No, the solution must be technical while people are allowed to maintain most of the comfort they are used to. Anything else and you will simply not be able to convince people to do so even if that means burning the world down.
I totally agree that we need technical solutions. We have no hope without them. But it's also naive to think that endless growth without lifestyle changes is possible.
That said, if you really think about it, the most important lifestyle change of all is happening, and quite dramatically so: People are having fewer children.
It's effectively mass subsidization for bad behavior at the expense of people who are altruistic. I don't see how it can be a winning strategy in the long run.
For just a second, let's set aside our hopes and idealism, because I do realize how distasteful this world view may be.
If the best hope for the environment is that altruistic people suffer a disadvantage so that everyone (including defectors who don't want to help anyone and only help themselves) can win, how is that not a strong long term advantage for anti-social behavior?
"Great, don't take that plane ride, stop burning fossil fuels. More for me until we run out! I can even afford to have more kids because I don't care how impactful they are, while you responsibly go extinct."
Feels like a losing battle, and not a fun way to lose either. I suspect that we all know, despite our hopes, that eight billion people will not decide to collectively give up their own happiness for the betterment of billions of strangers they aren't related to.
It's not enough, but it's necessary to limit CO2 emissions during the transition.
Hopefully for those prices it will still let you send a fax if you run out of resin.

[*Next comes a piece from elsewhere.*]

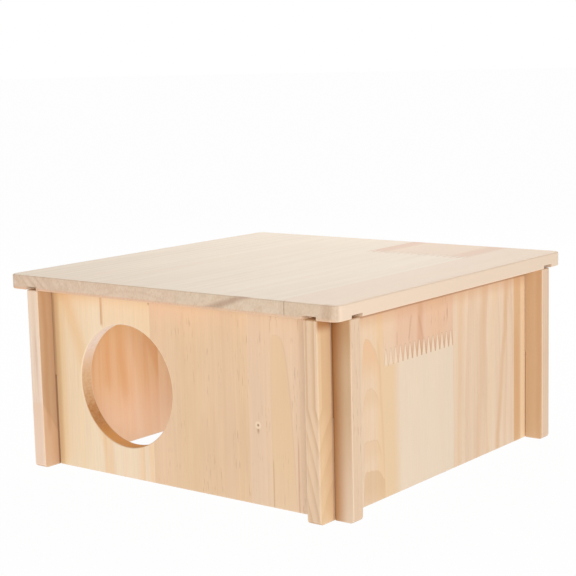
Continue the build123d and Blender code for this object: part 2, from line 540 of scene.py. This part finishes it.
def pineMaterial(name, boardName, ownLook):
    look = {**plainStave, **ownLook}
    board = boards[boardName]
    material, tree, position = newMaterial(name)
    parts = split(tree, position)
    across, along = parts[board["across"]], parts[board["grain"]]
    through = parts[3 - board["across"] - board["grain"]]  # the axis that is left

    wood = grainOf(tree, board, look, position)
    colour = wood["colour"]
    if "stub" in look:  # the grain turns where the board runs on past the corner
        stub = {**look, **look["stub"]}
        turned = grainOf(tree, board, stub, position)
        beyond = fade(tree, across, stub["edge"], stub["edge"] - stubTurn)
        colour = blend(tree, beyond, colour, turned["colour"])

    onCorner = boardName in cornerTones["boards"]
    if onCorner:
        side, wide, line = cornerMasks(tree, board, across)
        # painted light and shade on the broad faces past the corner
        colour = tint(tree, colour, side, look["sideDepth"], look["side"])
    colour = figured(tree, look, colour, across, along, through, parts[2])
    ends = place(tree, endGrain, place=position, grain=grainAxes[board["grain"]])
    colour = blend(tree, ends["mask"], colour, screen(*look["endShade"]), "MULTIPLY")
    colour = tint(tree, colour, ends["pores"], look["pores"], look["poreShade"], "MULTIPLY")
    if look["door"]:
        colour = rimmed(tree, look, colour, position, parts[2])

    arris = place(tree, sandedArris, place=position, centre=board["centre"], halfSize=board["half"])["mask"]
    colour = tint(tree, colour, arris, look["arrisDepth"], look["arris"])
    if onCorner:
        # painted shade near the corner and along the line in its gap
        colour = tint(tree, colour, wide, look["shade"], cornerTones["wide"], "MULTIPLY")
        colour = tint(tree, colour, line, look["gapShade"], cornerTones["line"], "MULTIPLY")
    surface(tree, colour, wood["roughness"], wood["height"], boardFinish)
    return material


def dress(boardName, looks):
    # gives each stave of a board its own pine
    for node, look in looks.items():
        mesh = nodes[node].data
        material = pineMaterial(node, boardName, look)
        for i in range(len(mesh.materials)):
            mesh.materials[i] = material
        if not mesh.materials:
            mesh.materials.append(material)
    print(boardName.replace("_", " "), "dressed")


# front wall, with the round doorway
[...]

Al Gore pushed for The Partnership for a Next Generation Vehicle. They say the only vehicle the PNGV produced was the Prius, and Toyota was not eligible to participate. But they freaked out because the Americans were taking it seriously and created a dream team by recruiting their best people into a new program. Only it was all for show. So TM ended up with a serious car and everyone else with demonstrators.